Self-serve to enterprise conversions were hard to attribute cleanly, especially across different billing systems. And without cross funnel tracking, you are only seeing part of the picture.
The impact of an experiment may not show up until months later making it hard to iterate.

It was hard navigating the transition, and we ultimately focused on growing the self-serve side with the knowledge that it would also improve the downstream enterprise funnel even if harder to track and attribute cleanly.

We also spun up a separate team focused specifically on these high potential enterprise customers.
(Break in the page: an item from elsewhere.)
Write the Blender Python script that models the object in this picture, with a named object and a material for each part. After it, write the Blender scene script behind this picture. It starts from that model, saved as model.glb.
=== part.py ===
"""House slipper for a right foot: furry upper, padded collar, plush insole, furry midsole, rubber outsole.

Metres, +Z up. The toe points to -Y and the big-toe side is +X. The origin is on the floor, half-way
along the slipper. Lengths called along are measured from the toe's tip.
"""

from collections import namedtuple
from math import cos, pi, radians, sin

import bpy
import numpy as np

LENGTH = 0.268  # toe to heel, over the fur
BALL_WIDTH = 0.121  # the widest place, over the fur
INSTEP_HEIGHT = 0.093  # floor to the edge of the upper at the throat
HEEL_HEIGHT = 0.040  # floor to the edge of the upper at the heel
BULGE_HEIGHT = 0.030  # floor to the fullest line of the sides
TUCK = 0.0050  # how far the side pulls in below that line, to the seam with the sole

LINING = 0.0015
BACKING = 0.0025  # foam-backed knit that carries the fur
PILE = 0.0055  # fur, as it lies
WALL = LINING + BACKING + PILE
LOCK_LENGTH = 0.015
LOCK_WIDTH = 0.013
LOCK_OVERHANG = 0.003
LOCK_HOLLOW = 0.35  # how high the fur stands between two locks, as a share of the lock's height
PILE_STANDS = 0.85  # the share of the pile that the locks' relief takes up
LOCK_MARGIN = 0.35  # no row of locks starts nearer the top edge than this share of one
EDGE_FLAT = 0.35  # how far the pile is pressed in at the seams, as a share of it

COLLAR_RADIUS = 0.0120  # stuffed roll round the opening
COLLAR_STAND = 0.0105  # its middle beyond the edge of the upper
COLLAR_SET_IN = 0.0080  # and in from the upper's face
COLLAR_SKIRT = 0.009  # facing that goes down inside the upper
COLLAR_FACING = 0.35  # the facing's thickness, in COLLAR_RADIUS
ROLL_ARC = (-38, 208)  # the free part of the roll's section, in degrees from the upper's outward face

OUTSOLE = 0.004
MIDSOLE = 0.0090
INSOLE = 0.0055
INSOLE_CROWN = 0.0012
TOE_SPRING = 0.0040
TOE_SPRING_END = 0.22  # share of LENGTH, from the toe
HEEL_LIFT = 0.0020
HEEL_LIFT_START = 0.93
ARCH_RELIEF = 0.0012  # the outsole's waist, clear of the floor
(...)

Pricing doesn’t live in a vacuum

Taking a step back from experimentation, pricing and packaging is shaped by many factors from strategy to positioning to competition to go to market.

So even if an experiment yields positive results, it doesn’t mean it’s the right move. And ideally, these broader considerations should inform which experiments you run in the first place.

For example, removing Claude Code from Pro may result in more ARR/upgrades but long term it may be more strategic to keep it accessible on the lower price plans to nurture and grow usage, especially with fierce competition from OpenAI/Codex.

Hard to say what the goals and tradeoffs were for this specific experiment, and whether it will get rolled out. We’ll have to wait and see.

Hope you enjoyed this glimpse into the mechanics, challenges, and tradeoffs when running pricing experiments. These learnings were the work of many great people and teams.

Pricing is a deep topic and experimentation is just one part. If you’re curious to learn more, ask your favorite AI to do a deep research on the topic.